(Directions): Using the data below, output the first line and every line after it up to and including the line containing "swivelling steam vent.", exactly as written and with nothing added.

⟨

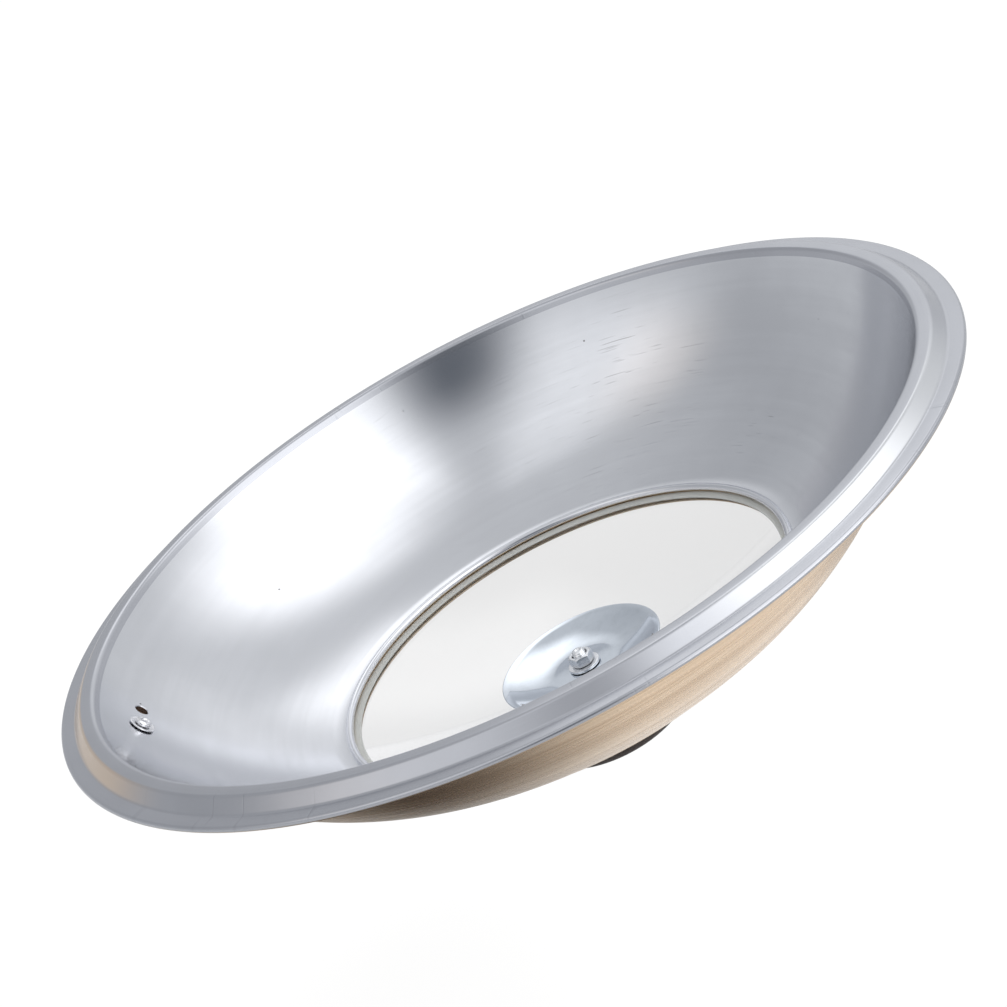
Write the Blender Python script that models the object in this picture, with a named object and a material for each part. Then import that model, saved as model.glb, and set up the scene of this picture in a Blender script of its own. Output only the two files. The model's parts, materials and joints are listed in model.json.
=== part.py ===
"""A domed aluminium pan lid with a glass window, a bolted knob and a swivelling steam vent.

The lid lies hollow side up, resting on the flat end of its knob.
The origin is the centre of that end, +Z runs up the lid's axis, and the vent is at -X.
Drawn lengths are in millimetres; heights in the profiles count from the flange's top face.
"""
from math import acos, atan2, cos, degrees, pi, radians, sin, sqrt, tan

import bmesh
import bpy
from mathutils import Matrix, Vector

MM = 0.001

# Round-off of the circles
BODY_SEGMENTS = 64
KNOB_SEGMENTS = 36
DISH_SEGMENTS = 32
SMALL_SEGMENTS = 20

# The lid's overall size
RIM_RADIUS = 170.0
RIM_HEIGHT = 98.5
SHEET = 1.2
GAP = 0.2

# Rim: a flat flange, a raised lip that drops into the pan, and the slope between them
FLANGE_BEAD_RADIUS = 1.1
PLUG_FOOT_RADIUS = 164.3
PLUG_SLOPE_DEG = 46.0
LIP_HEIGHT = 4.2
LIP_ROUND = 2.0
FLANGE_ROUND = 1.5

# Wall: one arc on the outer face, from just under the lip to the window seat
WALL_TOP = (155.6, 2.5)
WALL_FOOT = (91.2, -58.7)
WALL_BULGE = 8.2
WINDOW_BEAD_CENTRE = (86.0, -56.95)
WINDOW_BEAD_RADIUS = 1.45

# Window: a domed glass disc under a silicone seal, held by a ring on the outside
GLASS_RADIUS = 85.4
GLASS_EDGE_HEIGHT = -59.2
GLASS_CENTRE_HEIGHT = -76.3
GLASS_THICKNESS = 3.0
GLASS_HOLE_RADIUS = 4.5
SEAL_LIP_RADIUS = 82.6
SEAL_LIP_WIDTH = 1.8
SEAL_THICKNESS = 0.4
RING_OUTER_RADIUS = 90.6
RING_LIP_RADIUS = 84.3
RING_LIP_WIDTH = 1.0
RING_SHEET = 0.5
RING_EDGE = 0.2

# Hub: the parts on the knob's bolt, inside the lid
BOLT_RADIUS = 2.5
BOLT_END_HEIGHT = -67.6
BOLT_CLEARANCE = 0.3
DISH_RADIUS = 31.1
DISH_SHEET = 0.8
DISH_LIP_WIDTH = 2.0
DISH_LIP_RISE = 1.2
DISH_LIP_HEIGHT = -70.2
DISH_EDGE = 0.3
DISH_CENTRE_HEIGHT = -74.3
DISH_GASKET_RADIUS = 12.0
DISH_GASKET_LIFT = 0.4
HUB_WASHER_RADIUS = 6.0
HUB_WASHER_THICKNESS = 1.0
NUT_ACROSS_FLATS = 8.0
NUT_HEIGHT = 3.8

# Knob, outside the lid
KNOB_RADIUS = 32.0
KNOB_ROUND = 5.0
KNOB_BASE_RADIUS = 18.0
KNOB_BASE_THICKNESS = 1.5
KNOB_BASE_EDGE = 0.6
KNOB_NECK_RADIUS = 15.5
KNOB_HEAD_OVERLAP = 1.0
KNOB_GASKET_THICKNESS = 1.5
KNOB_RECESS_RADIUS = 11.2
KNOB_RECESS_DEPTH = 7.2
KNOB_GASKET_RADIUS = 16.5
BOLT_HEAD_RADIUS = 4.7
BOLT_HEAD_HEIGHT = 3.0
BOLT_HEAD_EDGE = 0.8
BOLT_TIP = 0.5
BOLT_SLOT_WIDTH = 1.2
BOLT_SLOT_DEPTH = 1.4
KNOB_WASHER_RADIUS = 5.8
KNOB_WASHER_THICKNESS = 0.9
CAP_THICKNESS = 1.9
CAP_INSET = 0.3
CAP_EDGE = 0.5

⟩

(Answer to the problem):
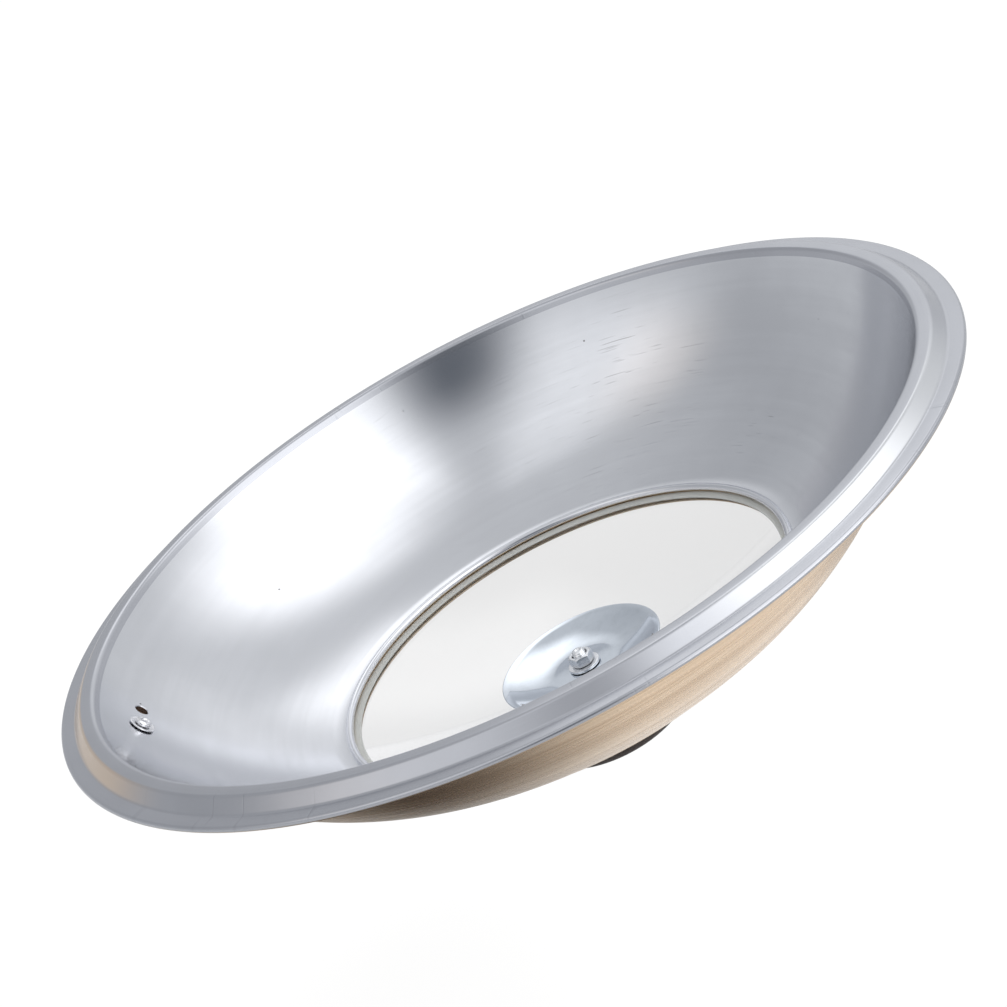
Write the Blender Python script that models the object in this picture, with a named object and a material for each part. Then import that model, saved as model.glb, and set up the scene of this picture in a Blender script of its own. Output only the two files. The model's parts, materials and joints are listed in model.json.
=== part.py ===
"""A domed aluminium pan lid with a glass window, a bolted knob and a swivelling steam vent.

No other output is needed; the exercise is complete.